My mother is a songwriter, and she likes songs that she can really digest and read and understand and I do a great job of that because of her. I guess that’s where I get it come from because her writing style is very similar to mine. She’s very articulate with how she speaks on songs. “That’s Why I Love You” is a very articulate way to just talk about some bullshit. That situation is one that we’re all in and it’s a fucked up situation. There’s beauty in it, though, and you have to find the beauty in everything. So I think that song specifically was a perfect balance of ratchet and beauty.
What’s one thing about another TDE member that most people don’t know?
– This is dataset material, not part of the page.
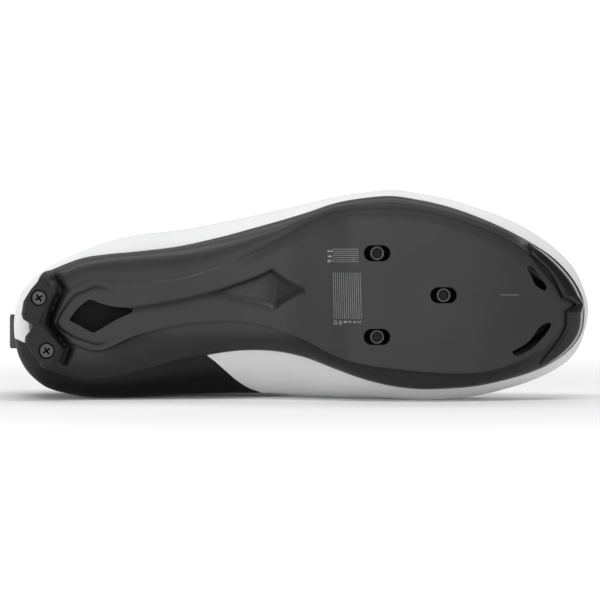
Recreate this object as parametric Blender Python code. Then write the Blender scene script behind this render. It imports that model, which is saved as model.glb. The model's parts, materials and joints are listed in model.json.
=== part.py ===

Dot [Kendrick Lamar] works out like crazy. He’s not no health freak or anything. I love the gym, too, so that’s something we had in common. It’s hard being out on the road and I think that’s where he developed the habit, I’m not sure. But Kendrick loves the gym and he’s in crazy fucking shape. Crazy shape.
What was happening around you at this time last year? And how does it feel to look back at all the progress you’ve made in just a year?
The Championship Tour. But a year before that, I was quitting my job at Guitar Center and wrapping up November. It feels great, man. I don’t like setting expectations because that leaves a lot of room for disappointment. I like putting my head down and working as hard as I can and being in the moment and things like that. So to look back when I’ve been in the moment for so long, and you’ve been so focused on just developing in your personal growth, it’s phenomenal to see.
I really liked that tunnel vision, and that saves my life in most instances. It also helps you to appreciate growth because you don’t know how much you grow until you kind of like look back. I put my head down and I look up and I’m in the same room and it’s 10 different people around me type shit. I’m definitely blessed and I don’t take that lightly. I don’t take it for granted. I thank God every day.